Task goal:
Below are records; please set down exactly the lines from the first through the one containing "CRISP_ANGLE = 0.6".

═══ Exercise data ═══

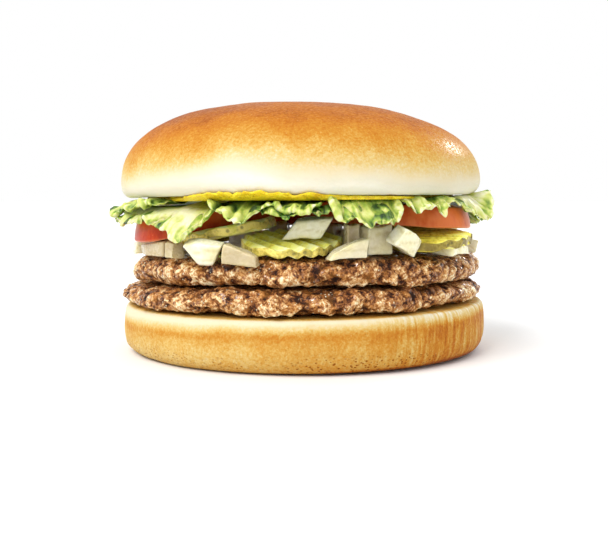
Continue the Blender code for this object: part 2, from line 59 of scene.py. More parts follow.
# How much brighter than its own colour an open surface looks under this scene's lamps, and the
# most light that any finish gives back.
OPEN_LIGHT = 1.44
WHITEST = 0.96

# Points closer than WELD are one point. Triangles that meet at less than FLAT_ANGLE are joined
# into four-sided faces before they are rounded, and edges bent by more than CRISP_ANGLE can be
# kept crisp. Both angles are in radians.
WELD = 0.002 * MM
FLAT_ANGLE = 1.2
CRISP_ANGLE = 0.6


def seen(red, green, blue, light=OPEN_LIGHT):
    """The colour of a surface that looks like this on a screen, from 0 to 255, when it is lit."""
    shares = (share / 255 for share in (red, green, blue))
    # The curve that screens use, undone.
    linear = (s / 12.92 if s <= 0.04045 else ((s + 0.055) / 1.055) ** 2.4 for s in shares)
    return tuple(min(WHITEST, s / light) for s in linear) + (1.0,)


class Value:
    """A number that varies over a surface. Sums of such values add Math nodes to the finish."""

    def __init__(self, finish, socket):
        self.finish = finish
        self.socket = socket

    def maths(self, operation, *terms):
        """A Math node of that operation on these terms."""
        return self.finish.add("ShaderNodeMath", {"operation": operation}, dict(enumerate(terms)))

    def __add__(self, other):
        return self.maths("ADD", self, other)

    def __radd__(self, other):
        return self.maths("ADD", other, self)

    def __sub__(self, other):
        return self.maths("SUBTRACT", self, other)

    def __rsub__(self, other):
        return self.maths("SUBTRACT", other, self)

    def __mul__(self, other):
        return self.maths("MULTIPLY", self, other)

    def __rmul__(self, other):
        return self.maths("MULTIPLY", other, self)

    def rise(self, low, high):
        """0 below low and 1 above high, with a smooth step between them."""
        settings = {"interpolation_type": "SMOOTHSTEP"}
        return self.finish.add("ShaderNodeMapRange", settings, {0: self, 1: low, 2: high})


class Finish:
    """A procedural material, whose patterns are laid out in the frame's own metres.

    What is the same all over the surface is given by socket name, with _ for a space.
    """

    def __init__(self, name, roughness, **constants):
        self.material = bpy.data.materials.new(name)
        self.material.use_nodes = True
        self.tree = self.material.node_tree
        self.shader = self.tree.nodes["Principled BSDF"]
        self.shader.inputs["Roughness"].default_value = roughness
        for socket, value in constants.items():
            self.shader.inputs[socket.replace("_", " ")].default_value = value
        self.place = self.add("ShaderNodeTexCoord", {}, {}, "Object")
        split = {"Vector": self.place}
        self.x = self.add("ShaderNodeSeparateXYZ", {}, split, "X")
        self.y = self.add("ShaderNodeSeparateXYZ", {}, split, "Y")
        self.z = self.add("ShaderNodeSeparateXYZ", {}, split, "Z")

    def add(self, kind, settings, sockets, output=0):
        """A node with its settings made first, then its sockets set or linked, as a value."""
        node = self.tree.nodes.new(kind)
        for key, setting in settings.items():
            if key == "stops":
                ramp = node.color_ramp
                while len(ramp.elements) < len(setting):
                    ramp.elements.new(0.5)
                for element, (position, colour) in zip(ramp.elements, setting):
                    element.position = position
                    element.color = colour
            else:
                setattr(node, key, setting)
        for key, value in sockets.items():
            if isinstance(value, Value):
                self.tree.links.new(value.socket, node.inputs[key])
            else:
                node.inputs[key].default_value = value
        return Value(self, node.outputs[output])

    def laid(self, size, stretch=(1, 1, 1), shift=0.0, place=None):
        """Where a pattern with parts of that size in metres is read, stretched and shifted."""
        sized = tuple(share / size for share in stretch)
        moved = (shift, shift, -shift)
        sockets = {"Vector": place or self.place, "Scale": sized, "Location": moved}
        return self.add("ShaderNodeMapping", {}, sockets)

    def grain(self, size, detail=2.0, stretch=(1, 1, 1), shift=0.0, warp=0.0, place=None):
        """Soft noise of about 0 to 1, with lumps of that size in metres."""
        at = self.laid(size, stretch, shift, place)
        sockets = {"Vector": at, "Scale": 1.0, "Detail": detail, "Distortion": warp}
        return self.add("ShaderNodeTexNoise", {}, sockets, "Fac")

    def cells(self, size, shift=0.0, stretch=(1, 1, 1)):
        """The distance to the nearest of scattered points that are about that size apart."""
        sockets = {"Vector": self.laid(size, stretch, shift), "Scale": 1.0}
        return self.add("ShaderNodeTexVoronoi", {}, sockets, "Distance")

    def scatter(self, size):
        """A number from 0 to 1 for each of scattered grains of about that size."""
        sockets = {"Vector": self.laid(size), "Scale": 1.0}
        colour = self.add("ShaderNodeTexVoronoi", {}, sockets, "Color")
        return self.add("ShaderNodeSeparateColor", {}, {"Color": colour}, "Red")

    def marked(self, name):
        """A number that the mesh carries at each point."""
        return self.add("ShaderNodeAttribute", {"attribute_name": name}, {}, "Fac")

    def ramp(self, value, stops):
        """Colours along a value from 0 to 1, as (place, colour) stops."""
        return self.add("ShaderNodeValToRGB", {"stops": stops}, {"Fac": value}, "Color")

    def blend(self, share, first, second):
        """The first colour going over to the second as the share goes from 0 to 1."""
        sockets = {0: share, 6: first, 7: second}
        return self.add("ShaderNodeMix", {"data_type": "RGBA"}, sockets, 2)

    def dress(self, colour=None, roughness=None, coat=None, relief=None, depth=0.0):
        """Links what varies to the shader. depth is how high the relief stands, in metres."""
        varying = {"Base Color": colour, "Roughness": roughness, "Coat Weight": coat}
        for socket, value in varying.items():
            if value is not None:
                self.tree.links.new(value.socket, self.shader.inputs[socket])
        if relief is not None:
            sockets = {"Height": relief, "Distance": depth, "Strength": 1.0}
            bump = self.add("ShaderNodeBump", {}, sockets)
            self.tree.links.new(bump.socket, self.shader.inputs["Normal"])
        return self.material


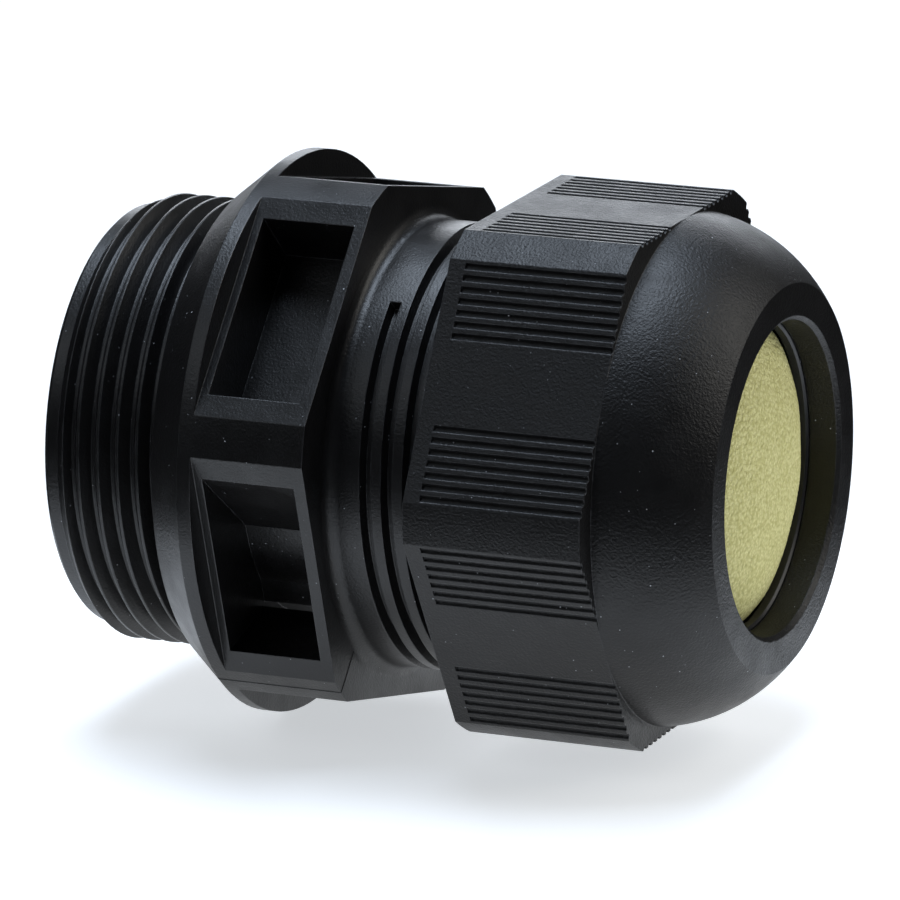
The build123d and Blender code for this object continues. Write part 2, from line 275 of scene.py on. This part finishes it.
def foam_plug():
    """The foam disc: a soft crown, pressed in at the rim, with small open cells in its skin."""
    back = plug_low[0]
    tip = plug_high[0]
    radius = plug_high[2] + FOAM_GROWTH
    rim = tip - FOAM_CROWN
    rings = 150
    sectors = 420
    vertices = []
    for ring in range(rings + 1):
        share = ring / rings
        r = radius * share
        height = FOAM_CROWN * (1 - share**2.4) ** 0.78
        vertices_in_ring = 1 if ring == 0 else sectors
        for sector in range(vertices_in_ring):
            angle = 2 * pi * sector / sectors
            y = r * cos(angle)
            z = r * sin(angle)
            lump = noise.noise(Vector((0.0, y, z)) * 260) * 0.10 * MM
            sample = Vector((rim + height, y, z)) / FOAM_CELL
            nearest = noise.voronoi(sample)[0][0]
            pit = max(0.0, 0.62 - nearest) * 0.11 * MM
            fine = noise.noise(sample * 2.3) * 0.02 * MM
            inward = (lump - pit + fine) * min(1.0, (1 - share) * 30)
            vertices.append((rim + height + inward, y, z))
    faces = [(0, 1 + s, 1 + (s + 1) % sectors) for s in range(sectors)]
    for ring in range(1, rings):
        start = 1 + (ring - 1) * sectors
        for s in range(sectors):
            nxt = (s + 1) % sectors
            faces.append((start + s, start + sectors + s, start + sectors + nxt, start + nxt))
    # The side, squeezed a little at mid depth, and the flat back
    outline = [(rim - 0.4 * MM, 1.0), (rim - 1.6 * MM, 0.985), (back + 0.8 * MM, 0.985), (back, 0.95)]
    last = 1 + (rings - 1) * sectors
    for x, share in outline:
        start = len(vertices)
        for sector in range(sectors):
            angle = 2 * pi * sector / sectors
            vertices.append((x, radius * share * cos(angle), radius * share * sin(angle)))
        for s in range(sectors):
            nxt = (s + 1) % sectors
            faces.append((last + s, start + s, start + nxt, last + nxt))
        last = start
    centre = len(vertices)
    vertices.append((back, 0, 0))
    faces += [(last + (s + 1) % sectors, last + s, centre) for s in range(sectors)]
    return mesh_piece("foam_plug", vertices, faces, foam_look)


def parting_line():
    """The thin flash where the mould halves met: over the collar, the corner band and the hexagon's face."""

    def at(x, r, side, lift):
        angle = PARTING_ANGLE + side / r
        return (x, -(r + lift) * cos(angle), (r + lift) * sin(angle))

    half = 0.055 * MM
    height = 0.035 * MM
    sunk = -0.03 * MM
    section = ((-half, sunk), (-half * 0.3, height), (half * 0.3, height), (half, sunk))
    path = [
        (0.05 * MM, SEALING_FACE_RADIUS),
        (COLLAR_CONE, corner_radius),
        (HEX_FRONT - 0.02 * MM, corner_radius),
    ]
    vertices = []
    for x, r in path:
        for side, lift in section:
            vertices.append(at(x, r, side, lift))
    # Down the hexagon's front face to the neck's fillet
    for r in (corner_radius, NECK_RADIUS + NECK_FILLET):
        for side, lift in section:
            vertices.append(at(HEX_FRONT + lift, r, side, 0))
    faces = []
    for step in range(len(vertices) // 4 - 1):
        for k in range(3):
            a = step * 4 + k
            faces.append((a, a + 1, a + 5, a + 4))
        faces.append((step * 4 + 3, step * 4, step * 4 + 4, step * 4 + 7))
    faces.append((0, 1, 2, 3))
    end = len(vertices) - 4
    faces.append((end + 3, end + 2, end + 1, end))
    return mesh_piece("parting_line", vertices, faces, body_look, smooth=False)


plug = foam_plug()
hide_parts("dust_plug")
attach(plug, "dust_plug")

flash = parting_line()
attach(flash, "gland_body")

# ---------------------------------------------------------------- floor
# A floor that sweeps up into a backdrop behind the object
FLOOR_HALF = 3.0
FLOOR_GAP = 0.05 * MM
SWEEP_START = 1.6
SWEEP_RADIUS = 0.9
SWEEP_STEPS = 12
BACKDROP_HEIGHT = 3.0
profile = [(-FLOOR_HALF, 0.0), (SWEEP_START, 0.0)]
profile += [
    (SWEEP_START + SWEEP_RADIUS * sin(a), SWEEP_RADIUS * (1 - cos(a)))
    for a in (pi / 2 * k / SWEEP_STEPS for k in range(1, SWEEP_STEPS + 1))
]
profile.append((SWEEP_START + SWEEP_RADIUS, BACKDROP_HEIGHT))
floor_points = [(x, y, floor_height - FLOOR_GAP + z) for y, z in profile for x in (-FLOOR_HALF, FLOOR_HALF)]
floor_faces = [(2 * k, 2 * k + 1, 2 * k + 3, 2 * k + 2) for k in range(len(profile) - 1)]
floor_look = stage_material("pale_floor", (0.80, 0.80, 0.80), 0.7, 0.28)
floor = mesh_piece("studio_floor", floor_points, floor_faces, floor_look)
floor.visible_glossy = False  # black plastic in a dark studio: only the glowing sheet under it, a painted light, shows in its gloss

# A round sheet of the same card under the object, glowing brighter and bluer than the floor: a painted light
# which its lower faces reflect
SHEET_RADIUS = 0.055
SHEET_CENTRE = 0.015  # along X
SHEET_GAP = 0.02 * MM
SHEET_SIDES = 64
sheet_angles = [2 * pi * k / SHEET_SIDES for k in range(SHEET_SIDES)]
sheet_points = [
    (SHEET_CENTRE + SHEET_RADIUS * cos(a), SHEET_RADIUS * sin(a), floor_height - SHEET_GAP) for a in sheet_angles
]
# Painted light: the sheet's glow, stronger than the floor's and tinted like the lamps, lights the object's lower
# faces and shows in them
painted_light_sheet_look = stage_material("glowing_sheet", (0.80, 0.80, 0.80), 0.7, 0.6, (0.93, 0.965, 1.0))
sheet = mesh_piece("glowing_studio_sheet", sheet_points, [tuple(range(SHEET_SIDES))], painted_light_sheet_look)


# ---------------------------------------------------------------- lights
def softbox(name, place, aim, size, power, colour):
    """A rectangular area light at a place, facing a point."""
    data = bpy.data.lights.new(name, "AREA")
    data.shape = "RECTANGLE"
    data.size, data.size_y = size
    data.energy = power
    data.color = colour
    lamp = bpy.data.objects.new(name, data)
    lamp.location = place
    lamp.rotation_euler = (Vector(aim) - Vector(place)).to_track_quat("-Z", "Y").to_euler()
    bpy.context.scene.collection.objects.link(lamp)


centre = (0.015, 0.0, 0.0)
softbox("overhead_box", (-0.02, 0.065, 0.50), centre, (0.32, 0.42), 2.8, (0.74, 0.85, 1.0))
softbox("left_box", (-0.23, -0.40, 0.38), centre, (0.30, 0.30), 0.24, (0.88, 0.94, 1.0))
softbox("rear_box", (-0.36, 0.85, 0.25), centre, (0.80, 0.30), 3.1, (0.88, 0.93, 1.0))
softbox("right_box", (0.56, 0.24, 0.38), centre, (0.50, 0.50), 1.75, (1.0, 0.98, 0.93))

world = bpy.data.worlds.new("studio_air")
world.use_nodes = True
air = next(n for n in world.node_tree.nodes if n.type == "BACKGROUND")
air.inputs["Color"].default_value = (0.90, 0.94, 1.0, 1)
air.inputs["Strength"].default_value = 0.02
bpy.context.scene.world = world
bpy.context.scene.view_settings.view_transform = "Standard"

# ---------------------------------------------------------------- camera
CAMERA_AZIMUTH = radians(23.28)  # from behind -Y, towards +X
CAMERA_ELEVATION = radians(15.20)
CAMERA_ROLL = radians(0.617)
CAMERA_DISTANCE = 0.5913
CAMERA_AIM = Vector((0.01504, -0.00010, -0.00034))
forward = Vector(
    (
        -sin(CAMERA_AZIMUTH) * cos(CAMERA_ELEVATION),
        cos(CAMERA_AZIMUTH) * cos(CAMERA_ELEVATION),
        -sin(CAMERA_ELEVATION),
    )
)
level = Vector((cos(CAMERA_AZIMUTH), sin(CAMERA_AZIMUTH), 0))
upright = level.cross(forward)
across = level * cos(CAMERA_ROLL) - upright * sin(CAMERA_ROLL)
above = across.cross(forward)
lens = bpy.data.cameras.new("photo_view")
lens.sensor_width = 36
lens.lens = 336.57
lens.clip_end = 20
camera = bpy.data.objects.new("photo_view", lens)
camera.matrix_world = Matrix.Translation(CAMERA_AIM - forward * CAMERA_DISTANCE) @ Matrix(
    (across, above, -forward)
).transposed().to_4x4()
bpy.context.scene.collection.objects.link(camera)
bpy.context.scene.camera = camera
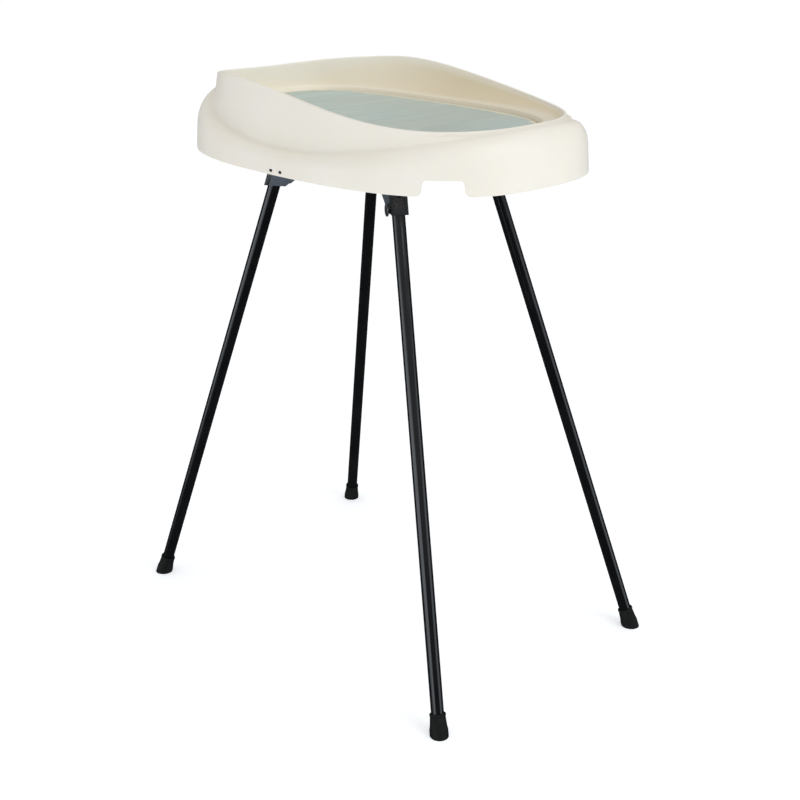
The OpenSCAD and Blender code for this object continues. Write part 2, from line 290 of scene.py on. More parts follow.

═══

Solved problem:
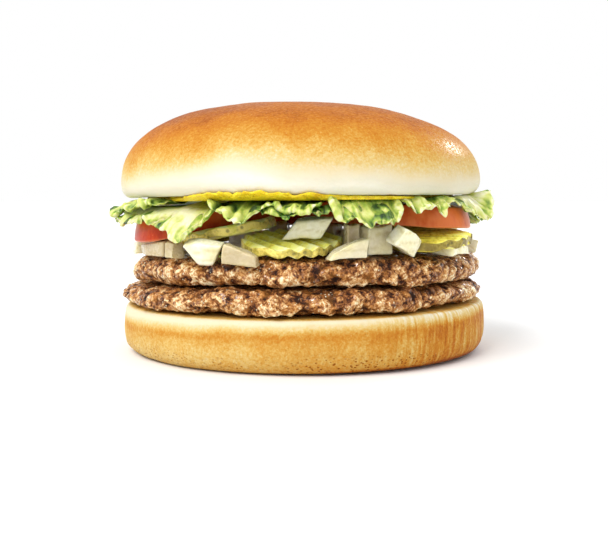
Continue the Blender code for this object: part 2, from line 59 of scene.py. More parts follow.
# How much brighter than its own colour an open surface looks under this scene's lamps, and the
# most light that any finish gives back.
OPEN_LIGHT = 1.44
WHITEST = 0.96

# Points closer than WELD are one point. Triangles that meet at less than FLAT_ANGLE are joined
# into four-sided faces before they are rounded, and edges bent by more than CRISP_ANGLE can be
# kept crisp. Both angles are in radians.
WELD = 0.002 * MM
FLAT_ANGLE = 1.2
CRISP_ANGLE = 0.6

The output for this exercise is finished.